Scrum is a method for making development part of your entire business. Or better yet, if development is an integral part of your business, use Scrum. You rarely start projects because new features (large of small) are just put on the backlog. Developing software is what you do. This differs from organizations that do projects to not only develop software.
Can we do projects with Scrum?
Using Scrum for projects is surely possible, but you can’t use Scrum for projects without some project management practices like tracking budget, planning resources and loads of extra communication. For instance, if you’re using Prince2 and Scrum, you’re mixing two models, the ongoing development model of Scrum and the special initiative (a.k.a. project) model of Prince2.
A pure Scrum implementation should be embedded in a big vision, when you’re working on a product that vision is clear, product managers are hired for that purpose. On the other hand, in a project the variations are much more extreme, the choices of technology, budget, features etc. are much harder to make. In many cases projects are done by people who aren’t familiar with the context and history of the company. So expect a preparation phase where the team at least gets acquainted with the environment.

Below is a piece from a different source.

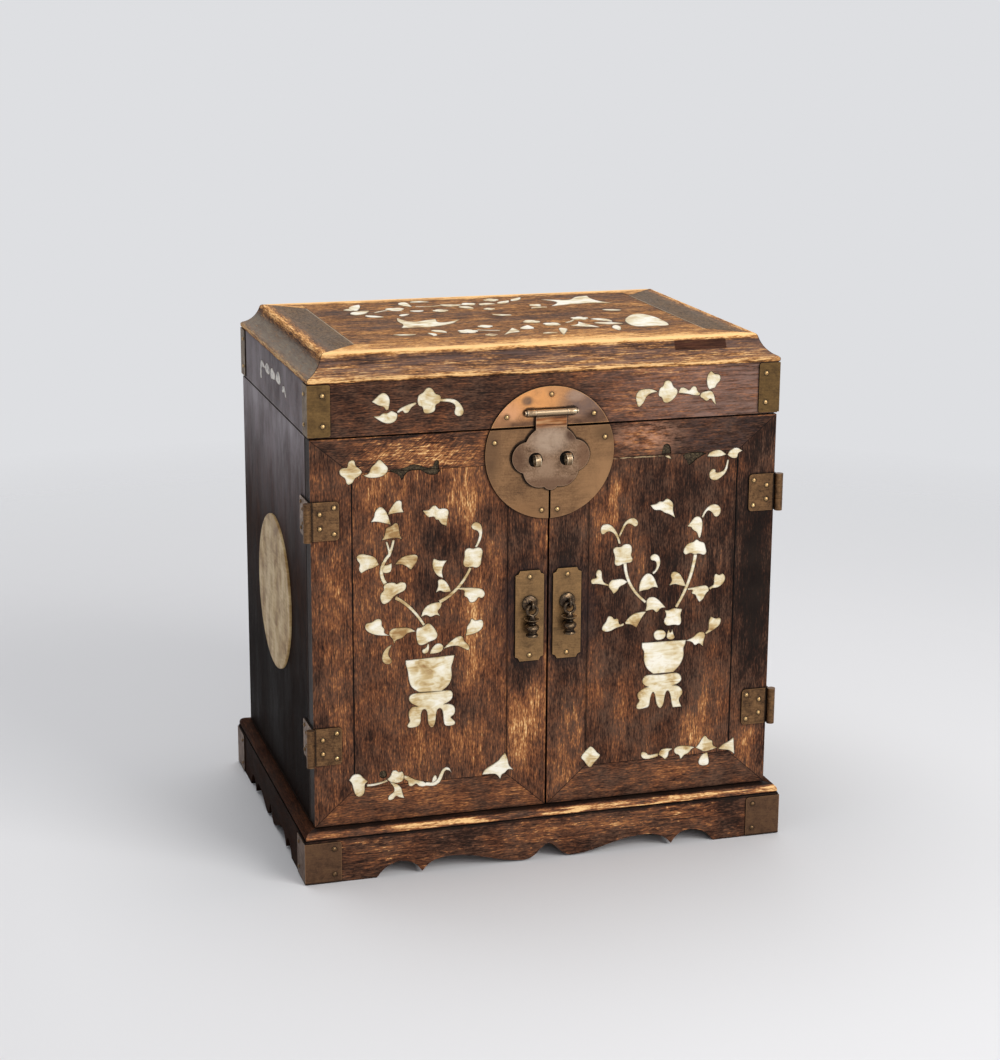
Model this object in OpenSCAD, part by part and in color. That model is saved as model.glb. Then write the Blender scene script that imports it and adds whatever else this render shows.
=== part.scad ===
// Inlaid table cabinet: a chest on a plinth with a hinged lid over a tray,
// two framed doors over five drawers, brass mounts and shell inlay.
// Millimetres, +Z up, the doors face -Y. The origin is on the floor, in the
// middle of the space that the closed chest takes.

/* [Body] */
// Width across the side panels
body_w = 334; // [310:1:370]
// Depth from the face of the doors to the back
body_d = 236.6; // [215:0.2:265]
// Height of the line where the lid opens
lid_line_z = 312; // [300:1:330]
// Thickness of the side panels
side_t = 12; // [10:0.5:15]
// Thickness of the back panel
back_t = 10; // [8:0.5:13]
// Thickness of the bottom board
floor_t = 8; // [6:0.5:10]
// Thickness of the shelves between the drawers
shelf_t = 6; // [5:0.5:8]
// How far boards are let into the side panels
dado = 3; // [2:0.5:4]

/* [Plinth] */
// Height of the plinth
base_h = 38; // [32:0.5:46]
// How far the plinth stands out from the body
overhang = 8.2; // [6:0.2:12]
// How far the aprons reach in under the bottom board
seat = 3; // [2:0.5:5]
// Height of the rounded bead along the top edge
bead_h = 6.5; // [5:0.5:9]
// Height of the arches cut in the lower edge
arch_h = 10.5; // [6:0.5:14]
// Length of a foot, from a corner to the first arch
foot_l = 50; // [40:1:60]
// Width of a corner cap along each face
cap_w = 25; // [18:0.5:32]
// Thickness of the sheet brass of the corner caps
cap_t = 0.8; // [0.6:0.1:1.2]

/* [Lid] */
// Height of the boards round the lid
lid_board_h = 36.5; // [32:0.5:42]
// Thickness of the boards round the lid
lid_t = 11; // [9:0.5:14]
// Gap between the lid and the body
lid_gap = 1.2; // [0.8:0.1:1.6]
// Height of the moulded rails on top
top_h = 18; // [15:0.5:22]
// How far the top face lies in from the body's faces
top_inset = 13; // [10:0.5:16]
// How far the lower lip of the moulding stands out
lip = 1; // [0.5:0.1:1.6]
// Height of the lip
lip_h = 3.4; // [2.4:0.2:4]
// Width of the top face of the front rail
top_front_w = 46; // [36:1:52]
// Width of the top face of the side rails
top_side_w = 28; // [22:1:34]
// Width of the top face of the back rail
top_back_w = 13; // [11:1:24]
// Thickness of the panel in the top
top_panel_t = 8; // [7:0.5:10]

/* [Tray] */
// Depth of the tray under the lid
tray_depth = 52; // [44:1:60]
// Thickness of the tray's floor
tray_floor_t = 6; // [5:0.5:8]
// Thickness of the board across the front of the tray
tray_front_t = 9; // [7:0.5:11]

/* [Doors] */
// Thickness of the door frames
door_t = 14; // [13:0.5:16]
// Gap between the two doors
door_gap = 1.5; // [1.4:0.1:2.2]
// Gap above and below the doors
door_edge_gap = 0.6; // [0.5:0.1:1]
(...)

The thing to watch out for when implementing Scrum is that you don’t try to force the product development model onto your organization. If you use projects, accept that there is a ramp-up at the start of the project. And you might need a different process for different phases of the project. For instance, when your project is a one-off special campaign launching project, you can’t expect the whole organization to react quickly (just-in-time) to your impediments. It’s a matter of economics: any process changes they make for your project will be obsolete by the time your project finishes, which is not always worth the effort.
So what are you saying?
You can use Scrum in many contexts, it fits product development companies like a glove. Organizations that are project-driven can also benefit from Scrum, but not without some extra project practices. Expect a phased process and accept that in a project some impediments are simply not worth solving. Much of the frustration that goes along with Scrum implementations boils down to forcing the product development model (dogma) on your project organization. It’s like forcing a cube in a triangular hole, you’ll get frustrated and it won’t fit, no matter how hard you try. A project management method can be the adapter that makes Scrum fit.